The House speaker is Ron Richard, R-Joplin, who is co-sponsor of the bill with Rep. Timothy W. Jones, R-Eureka.
A similar bill was introduced in last year’s legislative session, but it was not advanced for consideration because House leaders did not want it to appear that cities were asking them to rescue them from illegal acts, Burton said.
“One of the concerns last year of the floor leader (in not scheduling the bill for discussion) was that it would look like they were trying to dictate a lawsuit,” Burton said.
The Associated Press reported in November that the FBI had been looking into why House leaders blocked last year’s bill.
Joplin Mayor Gary Shaw, who attended Wednesday’s hearing, said he appreciated the committee’s unanimous support of the bill.
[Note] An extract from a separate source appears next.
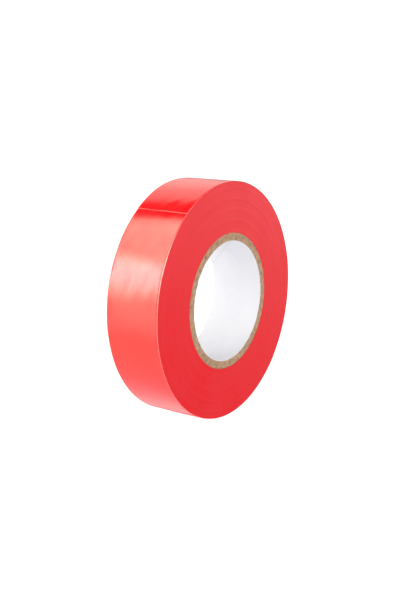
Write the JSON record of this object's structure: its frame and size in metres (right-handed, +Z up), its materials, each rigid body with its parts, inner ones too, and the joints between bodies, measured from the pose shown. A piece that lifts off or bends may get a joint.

“It was very good for our city” that the legislation is being advanced, he said. “The tax has blessed us with a lot of things, and there will be no time when we will be without it,” if the legislation resolves the opportunity for legal challenge.
Joplin enacted a 1-cent sales tax to support the general fund in 1969. Voters approved the tax and, in turn, were granted lower property taxes. That tax last year generated nearly $11.8 million for the city’s general fund. The half-cent public safety sales tax generated about $5.9 million last year.
The public safety tax also generated some controversy last year when some of its proceeds were borrowed to bolster the pension fund for police and firefighters. City officials said they were able to use the proceeds in that fashion because the tax was designated as general sales tax, and the transaction fit the spirit of the assessment’s public safety title.